_Data segment_.
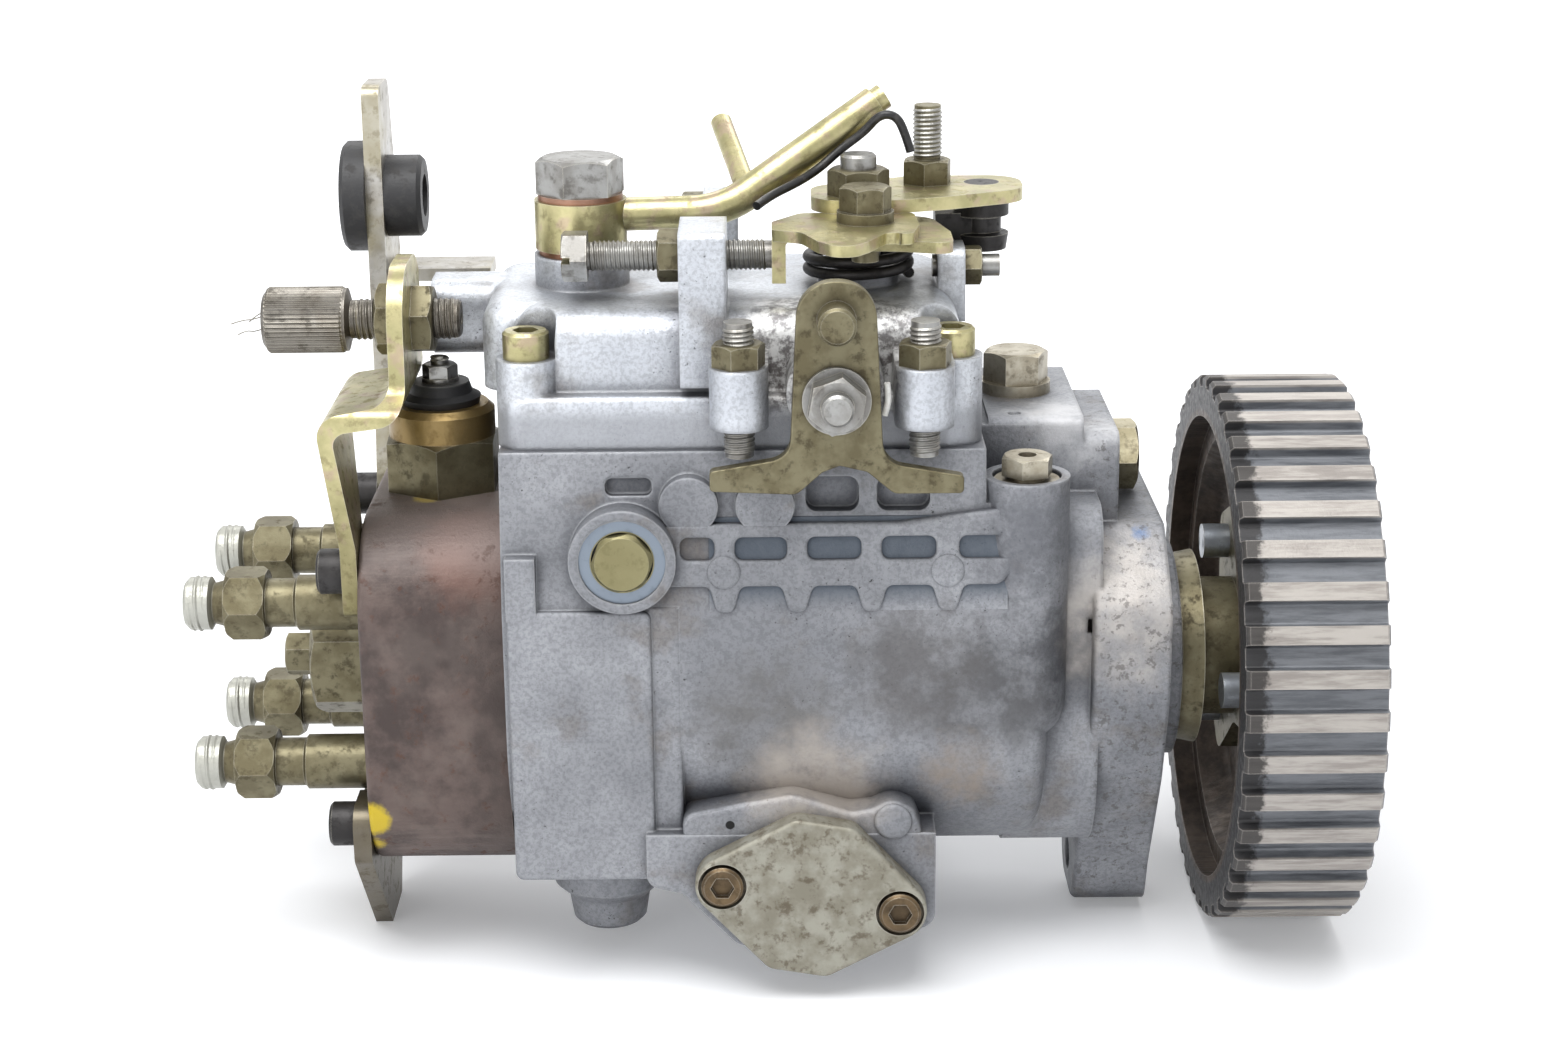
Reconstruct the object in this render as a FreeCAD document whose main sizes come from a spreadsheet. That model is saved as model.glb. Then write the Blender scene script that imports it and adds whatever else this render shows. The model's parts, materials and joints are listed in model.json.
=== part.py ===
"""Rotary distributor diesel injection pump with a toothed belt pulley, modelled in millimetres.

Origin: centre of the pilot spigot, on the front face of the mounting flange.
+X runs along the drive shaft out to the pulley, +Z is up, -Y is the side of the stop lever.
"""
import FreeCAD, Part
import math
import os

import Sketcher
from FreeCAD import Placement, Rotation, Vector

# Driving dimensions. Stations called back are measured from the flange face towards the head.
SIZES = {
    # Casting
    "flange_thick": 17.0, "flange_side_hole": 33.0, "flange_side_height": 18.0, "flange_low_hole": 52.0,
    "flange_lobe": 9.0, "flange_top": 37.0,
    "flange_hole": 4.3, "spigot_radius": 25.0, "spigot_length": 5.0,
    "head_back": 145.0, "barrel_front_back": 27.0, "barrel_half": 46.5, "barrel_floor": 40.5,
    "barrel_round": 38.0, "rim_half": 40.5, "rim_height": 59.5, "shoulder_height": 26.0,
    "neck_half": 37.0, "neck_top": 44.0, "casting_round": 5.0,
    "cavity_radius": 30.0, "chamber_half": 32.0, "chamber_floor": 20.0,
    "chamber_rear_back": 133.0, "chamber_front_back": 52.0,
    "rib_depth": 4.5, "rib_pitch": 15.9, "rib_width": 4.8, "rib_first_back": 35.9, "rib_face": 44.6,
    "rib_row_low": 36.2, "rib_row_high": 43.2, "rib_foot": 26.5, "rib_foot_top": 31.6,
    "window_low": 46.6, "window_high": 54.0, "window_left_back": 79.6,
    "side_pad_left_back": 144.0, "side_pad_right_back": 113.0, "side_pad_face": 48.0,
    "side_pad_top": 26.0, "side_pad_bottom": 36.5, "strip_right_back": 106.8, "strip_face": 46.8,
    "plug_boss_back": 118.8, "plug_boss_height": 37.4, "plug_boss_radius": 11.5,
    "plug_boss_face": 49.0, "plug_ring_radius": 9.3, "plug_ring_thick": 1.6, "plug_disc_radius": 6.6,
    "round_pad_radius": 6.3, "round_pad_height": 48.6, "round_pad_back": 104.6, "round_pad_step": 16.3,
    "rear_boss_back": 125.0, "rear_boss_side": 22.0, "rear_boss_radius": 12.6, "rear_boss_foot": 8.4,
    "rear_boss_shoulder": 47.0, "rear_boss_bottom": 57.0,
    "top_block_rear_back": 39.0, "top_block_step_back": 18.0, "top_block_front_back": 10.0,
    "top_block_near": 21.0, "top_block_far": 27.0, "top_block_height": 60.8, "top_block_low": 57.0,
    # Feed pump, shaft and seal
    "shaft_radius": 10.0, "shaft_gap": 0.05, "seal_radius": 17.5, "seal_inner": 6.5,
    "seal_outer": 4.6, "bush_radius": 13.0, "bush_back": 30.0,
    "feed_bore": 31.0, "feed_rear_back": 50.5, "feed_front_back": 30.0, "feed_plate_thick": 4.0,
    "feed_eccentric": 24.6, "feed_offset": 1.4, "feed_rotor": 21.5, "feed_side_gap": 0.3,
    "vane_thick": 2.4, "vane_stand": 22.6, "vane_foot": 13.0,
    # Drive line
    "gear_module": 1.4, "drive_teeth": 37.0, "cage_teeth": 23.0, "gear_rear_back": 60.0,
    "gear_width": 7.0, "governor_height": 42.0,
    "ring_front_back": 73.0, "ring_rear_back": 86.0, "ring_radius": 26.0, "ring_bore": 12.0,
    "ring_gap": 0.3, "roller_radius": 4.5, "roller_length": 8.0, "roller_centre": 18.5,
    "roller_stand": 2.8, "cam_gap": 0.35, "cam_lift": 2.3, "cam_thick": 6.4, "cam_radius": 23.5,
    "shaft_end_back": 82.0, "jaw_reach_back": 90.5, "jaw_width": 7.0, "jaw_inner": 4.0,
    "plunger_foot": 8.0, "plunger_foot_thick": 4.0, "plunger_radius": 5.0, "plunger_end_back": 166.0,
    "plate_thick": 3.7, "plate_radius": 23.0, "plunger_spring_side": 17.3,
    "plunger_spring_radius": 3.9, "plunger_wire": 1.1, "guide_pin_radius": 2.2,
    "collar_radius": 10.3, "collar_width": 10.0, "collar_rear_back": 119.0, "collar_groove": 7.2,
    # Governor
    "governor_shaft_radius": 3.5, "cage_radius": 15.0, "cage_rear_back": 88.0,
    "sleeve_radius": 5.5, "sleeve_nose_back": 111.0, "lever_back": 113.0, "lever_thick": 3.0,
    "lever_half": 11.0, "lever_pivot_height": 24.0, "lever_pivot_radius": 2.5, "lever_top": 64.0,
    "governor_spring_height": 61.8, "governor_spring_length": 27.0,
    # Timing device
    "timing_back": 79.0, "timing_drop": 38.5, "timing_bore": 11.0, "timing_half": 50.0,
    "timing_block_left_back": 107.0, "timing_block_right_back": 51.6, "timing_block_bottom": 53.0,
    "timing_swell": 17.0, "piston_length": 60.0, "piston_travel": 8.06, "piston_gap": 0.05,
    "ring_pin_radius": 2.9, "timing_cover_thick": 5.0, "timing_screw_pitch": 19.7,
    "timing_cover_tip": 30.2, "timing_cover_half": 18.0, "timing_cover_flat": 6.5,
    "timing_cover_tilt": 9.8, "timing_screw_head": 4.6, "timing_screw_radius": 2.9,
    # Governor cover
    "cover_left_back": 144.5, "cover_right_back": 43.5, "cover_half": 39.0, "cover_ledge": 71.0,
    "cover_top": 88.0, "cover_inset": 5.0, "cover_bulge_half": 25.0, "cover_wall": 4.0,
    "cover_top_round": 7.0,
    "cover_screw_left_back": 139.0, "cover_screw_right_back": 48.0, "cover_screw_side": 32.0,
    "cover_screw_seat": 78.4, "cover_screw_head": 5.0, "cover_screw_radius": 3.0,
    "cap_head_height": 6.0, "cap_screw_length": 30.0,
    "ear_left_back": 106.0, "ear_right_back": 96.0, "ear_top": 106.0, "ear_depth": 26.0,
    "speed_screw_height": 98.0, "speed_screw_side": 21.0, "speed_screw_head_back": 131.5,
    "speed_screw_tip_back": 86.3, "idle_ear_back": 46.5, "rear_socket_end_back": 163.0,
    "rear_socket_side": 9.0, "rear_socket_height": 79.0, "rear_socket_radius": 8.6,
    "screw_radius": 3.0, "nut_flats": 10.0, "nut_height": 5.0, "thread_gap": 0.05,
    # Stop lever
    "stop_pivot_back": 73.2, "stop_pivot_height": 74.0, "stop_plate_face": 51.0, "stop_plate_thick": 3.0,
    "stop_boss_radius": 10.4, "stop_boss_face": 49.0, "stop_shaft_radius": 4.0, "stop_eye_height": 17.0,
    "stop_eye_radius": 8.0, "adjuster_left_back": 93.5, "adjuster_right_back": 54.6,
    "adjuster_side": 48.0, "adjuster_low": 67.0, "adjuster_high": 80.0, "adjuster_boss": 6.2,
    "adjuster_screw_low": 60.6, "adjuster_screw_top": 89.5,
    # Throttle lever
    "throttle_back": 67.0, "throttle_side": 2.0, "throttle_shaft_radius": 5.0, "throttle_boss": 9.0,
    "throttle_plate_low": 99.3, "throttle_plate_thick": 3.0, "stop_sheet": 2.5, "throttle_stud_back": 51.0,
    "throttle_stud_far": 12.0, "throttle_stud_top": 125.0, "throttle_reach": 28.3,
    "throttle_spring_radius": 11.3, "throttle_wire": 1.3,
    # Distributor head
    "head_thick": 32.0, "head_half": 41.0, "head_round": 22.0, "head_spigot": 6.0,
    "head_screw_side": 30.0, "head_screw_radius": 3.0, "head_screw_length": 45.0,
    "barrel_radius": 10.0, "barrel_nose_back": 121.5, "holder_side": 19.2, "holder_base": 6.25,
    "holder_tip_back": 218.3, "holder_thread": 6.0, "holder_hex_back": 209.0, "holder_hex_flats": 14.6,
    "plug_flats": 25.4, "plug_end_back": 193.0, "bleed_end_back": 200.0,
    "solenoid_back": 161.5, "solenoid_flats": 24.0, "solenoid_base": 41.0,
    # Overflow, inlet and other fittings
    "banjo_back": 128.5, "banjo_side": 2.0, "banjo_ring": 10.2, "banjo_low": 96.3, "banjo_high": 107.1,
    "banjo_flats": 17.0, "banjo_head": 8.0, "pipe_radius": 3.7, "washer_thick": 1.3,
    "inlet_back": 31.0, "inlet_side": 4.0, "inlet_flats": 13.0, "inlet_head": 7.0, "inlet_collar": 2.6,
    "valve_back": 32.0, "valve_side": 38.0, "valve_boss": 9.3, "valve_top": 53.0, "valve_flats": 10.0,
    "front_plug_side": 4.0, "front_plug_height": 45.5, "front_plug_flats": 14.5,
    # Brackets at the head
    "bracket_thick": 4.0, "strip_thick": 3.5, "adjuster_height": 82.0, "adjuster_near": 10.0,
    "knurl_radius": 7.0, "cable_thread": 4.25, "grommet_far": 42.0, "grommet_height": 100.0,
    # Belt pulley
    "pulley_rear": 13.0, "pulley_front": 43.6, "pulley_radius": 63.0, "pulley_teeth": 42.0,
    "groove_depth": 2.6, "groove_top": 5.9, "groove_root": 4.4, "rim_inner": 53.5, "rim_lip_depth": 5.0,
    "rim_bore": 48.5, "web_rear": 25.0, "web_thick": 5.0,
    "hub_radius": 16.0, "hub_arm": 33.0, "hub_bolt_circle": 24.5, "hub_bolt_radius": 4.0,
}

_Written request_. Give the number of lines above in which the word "FreeCAD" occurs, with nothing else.

_Full response_. 3